Total second-quarter sales for the coronary stent system were $269 million, compared to $358 million during the same period last year. That’s a slight improvement from the first quarter, which saw Taxus sales slide 28 percent compared with the first quarter of 2008.
The modest rebound jibes with a report by Angiotech, the Vancouver-based pharmaceutical company that makes the drug used in the stents’ coating. Angiotech said the royalties it derives from Taxus sales were showing small signs of improvement after several down quarters.
But the details suggest the rebound for BSC’s overall drug eluting stent business wasn’t as robust as initially reported. In July, BoSci said second-quarter drug-eluting stent sales increased by $63 million in the U.S., or 36 percent.
Included in that increase, however, was a $22 million “returns reserve adjustment” the company took during the second quarter of 2008 to compensate for the planned transition from the Taxus Express2 to the second-generation Taxus Liberté. Excluding the adjustment, the DES segment’s second-quarter sales grew by $41 million in the U.S., or 23 percent, compared with the prior quarter.

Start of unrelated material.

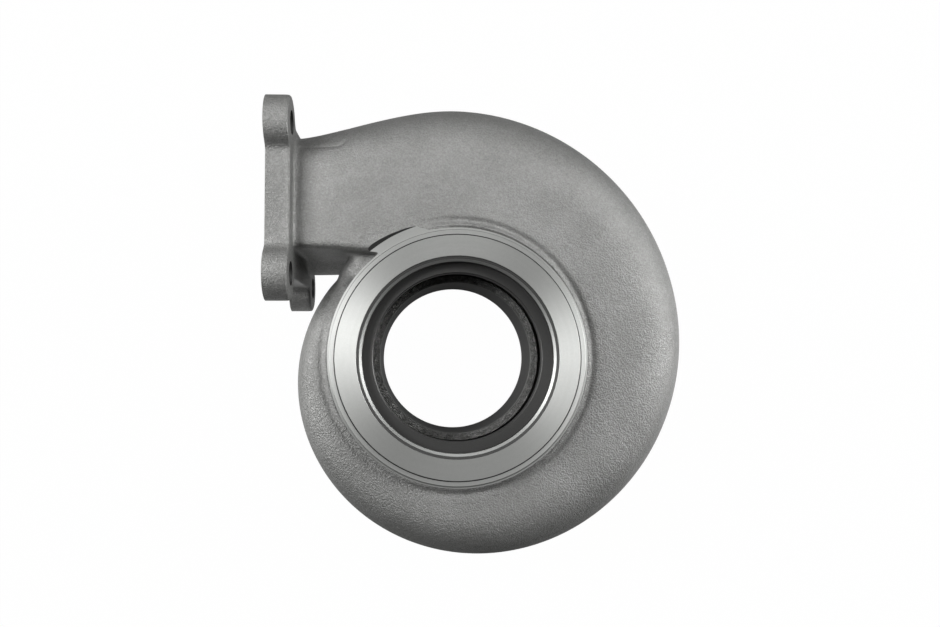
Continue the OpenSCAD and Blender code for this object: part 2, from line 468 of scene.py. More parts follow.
        o, a, b = [(pick(sides, k), pick(heights, k)) for k in (0, -1, 1)]
        share_in = self._share(o, a, pick(cuts["cut in"]))
        share_out = self._share(o, b, pick(cuts["cut out"]))
        t = local.held()
        before = (local * -1.0).math("MAXIMUM", 0.0)
        after = (local - 1.0).math("MAXIMUM", 0.0)
        result: list[Rule] = []
        for here, last, following in zip(o, a, b):
            s, e = here.to(last, share_in), here.to(following, share_out)
            curve = s * t.flip() * t.flip() + here * t * t.flip() * 2.0 + e * t * t
            curve = curve + ((here + last) * 0.5 - s) * before
            result.append(curve + ((here + following) * 0.5 - e) * after)
        return result[0], result[1], (heights[0] + heights[3]) * 0.5

    def _share(self, corner: tuple[Rule, Rule], other: tuple[Rule, Rule], length: Rule) -> Rule:
        """Share of a side that a cut takes, at most just under half."""
        dx, dy = other[0] - corner[0], other[1] - corner[1]
        span = (dx * dx + dy * dy).math("SQRT").math("MAXIMUM", 0.01)
        return (length / span).math("MINIMUM", self.MOST_OF_SIDE)

    def mesh(self, name: str, sizes: Sweep, material: Material) -> Mesh:
        """Runs the tree once.

        Args:
            name: name of the mesh.
            sizes: values of the inputs.
            material: finish of the result.

        Returns:
            A closed mesh with its faces outwards.
        """
        host = linked(name, bpy.data.meshes.new(name + "_seed"))
        modifier = host.modifiers.new("sweep", "NODES")
        modifier.node_group = self.tree
        values = sizes.values()
        for item in self.tree.interface.items_tree:
            if item.in_out == "INPUT":
                modifier[item.identifier] = values.get(item.name, material)
        settle(host)
        mesh = host.data
        mesh.name = name
        bpy.data.objects.remove(host)
        return outward(mesh)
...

The report also indicates that Boston Scientific paid down another $500 million worth of its long-term debt. The company is now carrying about $6.3 billion in long-term debts, compared to $6.7 billion at the end of 2008. The next big debt milestone comes in April 2010, when a $325 million payment is due on a term loan. But the real elephant in the room remains the nearly $3.8 billion in outstanding debt that comes due in 2011.